#### To be done:
Copy out all of the material, matching it word for word.
****************
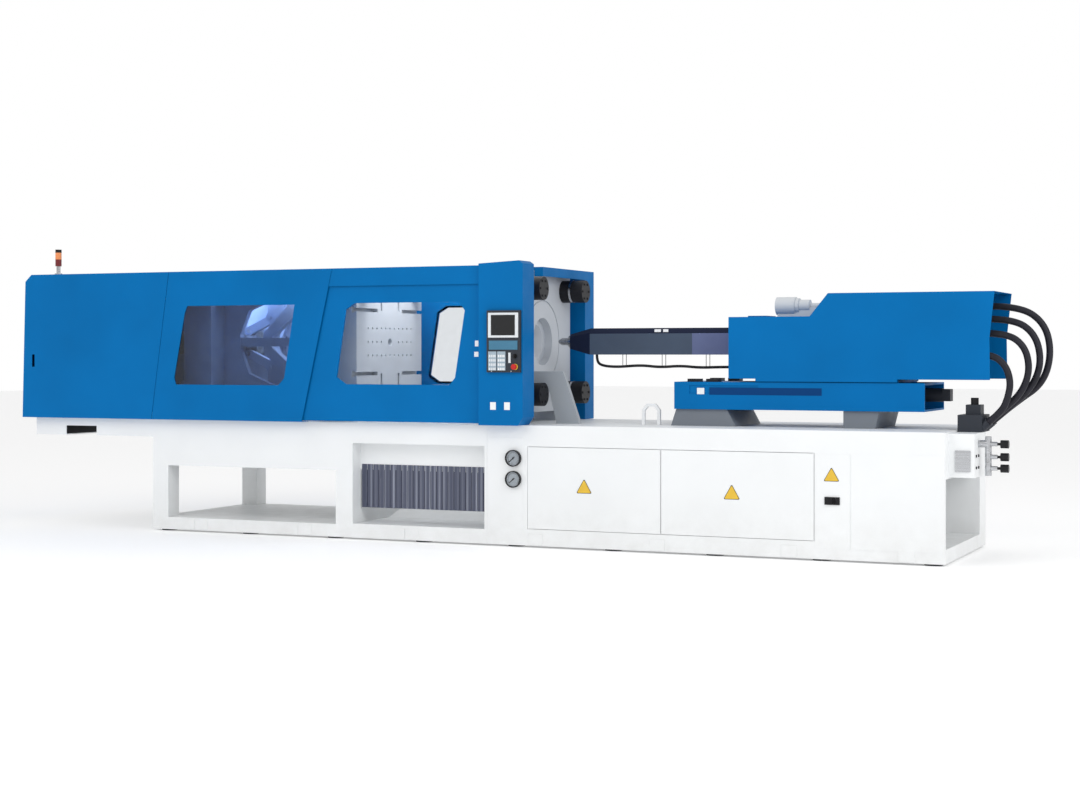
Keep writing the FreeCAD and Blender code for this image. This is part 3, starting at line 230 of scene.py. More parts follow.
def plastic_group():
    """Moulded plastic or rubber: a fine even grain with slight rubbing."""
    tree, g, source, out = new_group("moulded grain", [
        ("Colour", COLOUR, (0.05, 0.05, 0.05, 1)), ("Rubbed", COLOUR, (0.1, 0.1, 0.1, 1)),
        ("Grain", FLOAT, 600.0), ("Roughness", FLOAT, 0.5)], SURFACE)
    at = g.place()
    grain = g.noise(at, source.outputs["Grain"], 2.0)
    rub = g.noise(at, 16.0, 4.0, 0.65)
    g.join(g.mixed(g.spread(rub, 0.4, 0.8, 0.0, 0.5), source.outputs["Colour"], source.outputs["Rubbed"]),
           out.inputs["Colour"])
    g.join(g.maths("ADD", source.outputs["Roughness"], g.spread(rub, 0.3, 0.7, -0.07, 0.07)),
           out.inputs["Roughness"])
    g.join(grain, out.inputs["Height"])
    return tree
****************
#### Solution:
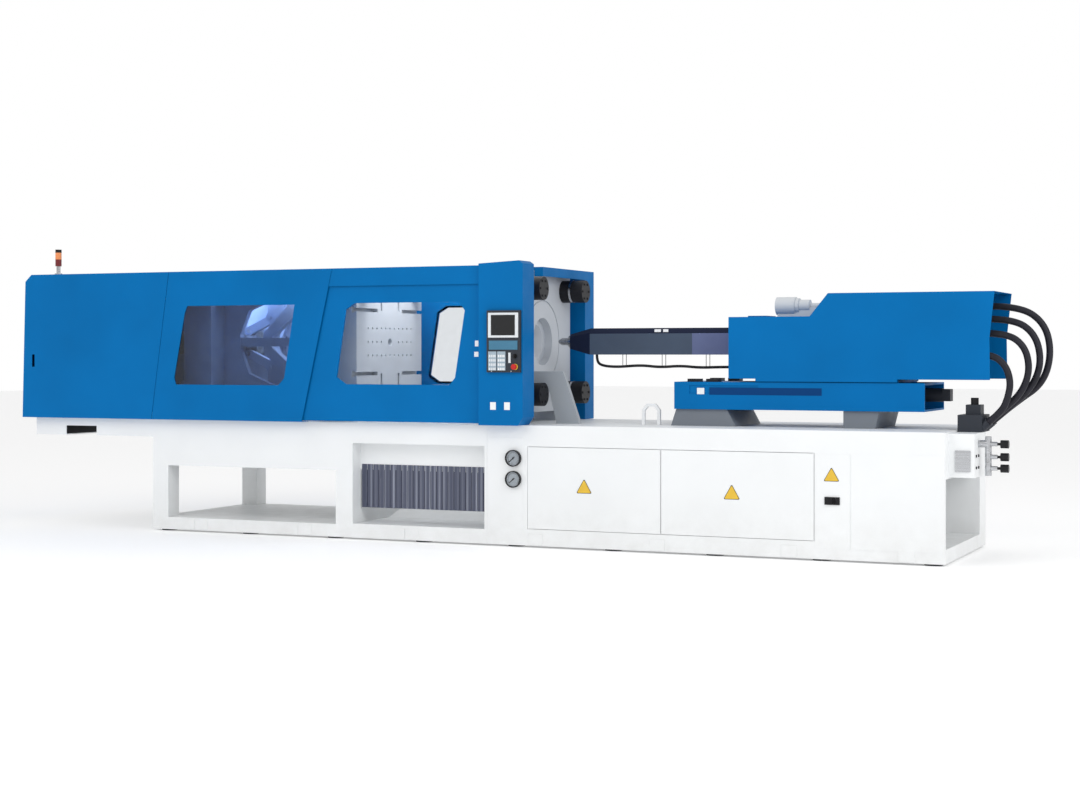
Keep writing the FreeCAD and Blender code for this image. This is part 3, starting at line 230 of scene.py. More parts follow.
def plastic_group():
    """Moulded plastic or rubber: a fine even grain with slight rubbing."""
    tree, g, source, out = new_group("moulded grain", [
        ("Colour", COLOUR, (0.05, 0.05, 0.05, 1)), ("Rubbed", COLOUR, (0.1, 0.1, 0.1, 1)),
        ("Grain", FLOAT, 600.0), ("Roughness", FLOAT, 0.5)], SURFACE)
    at = g.place()
    grain = g.noise(at, source.outputs["Grain"], 2.0)
    rub = g.noise(at, 16.0, 4.0, 0.65)
    g.join(g.mixed(g.spread(rub, 0.4, 0.8, 0.0, 0.5), source.outputs["Colour"], source.outputs["Rubbed"]),
           out.inputs["Colour"])
    g.join(g.maths("ADD", source.outputs["Roughness"], g.spread(rub, 0.3, 0.7, -0.07, 0.07)),
           out.inputs["Roughness"])
    g.join(grain, out.inputs["Height"])
    return tree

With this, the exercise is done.